Only the lines from the one holding "Recreate this object" through the one holding "card's back face." are to be retyped, exactly as they appear, with both boundary lines included.

*Listed entries*
+===+

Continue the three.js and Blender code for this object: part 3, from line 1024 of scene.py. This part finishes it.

+===+

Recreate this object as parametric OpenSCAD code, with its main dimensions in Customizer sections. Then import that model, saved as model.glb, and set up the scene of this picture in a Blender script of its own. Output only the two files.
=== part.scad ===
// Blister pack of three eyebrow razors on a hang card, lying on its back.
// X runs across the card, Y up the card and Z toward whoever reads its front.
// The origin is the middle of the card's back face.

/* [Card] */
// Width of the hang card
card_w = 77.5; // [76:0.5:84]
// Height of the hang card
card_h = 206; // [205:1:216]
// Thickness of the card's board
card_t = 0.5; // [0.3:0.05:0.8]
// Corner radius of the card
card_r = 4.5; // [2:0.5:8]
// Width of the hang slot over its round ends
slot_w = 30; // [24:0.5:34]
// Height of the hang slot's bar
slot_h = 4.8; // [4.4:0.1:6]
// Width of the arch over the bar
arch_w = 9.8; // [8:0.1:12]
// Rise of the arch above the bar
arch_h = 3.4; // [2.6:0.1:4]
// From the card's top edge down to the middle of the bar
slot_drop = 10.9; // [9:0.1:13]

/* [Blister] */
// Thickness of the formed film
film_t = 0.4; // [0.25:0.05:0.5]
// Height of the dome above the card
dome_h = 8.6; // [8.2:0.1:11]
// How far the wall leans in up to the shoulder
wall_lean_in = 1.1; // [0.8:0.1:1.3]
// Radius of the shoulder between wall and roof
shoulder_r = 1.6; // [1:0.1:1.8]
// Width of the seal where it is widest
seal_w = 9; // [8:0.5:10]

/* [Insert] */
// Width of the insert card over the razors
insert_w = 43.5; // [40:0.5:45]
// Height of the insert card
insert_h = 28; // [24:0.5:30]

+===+

*Answer to this problem*
Recreate this object as parametric OpenSCAD code, with its main dimensions in Customizer sections. Then import that model, saved as model.glb, and set up the scene of this picture in a Blender script of its own. Output only the two files.
=== part.scad ===
// Blister pack of three eyebrow razors on a hang card, lying on its back.
// X runs across the card, Y up the card and Z toward whoever reads its front.
// The origin is the middle of the card's back face.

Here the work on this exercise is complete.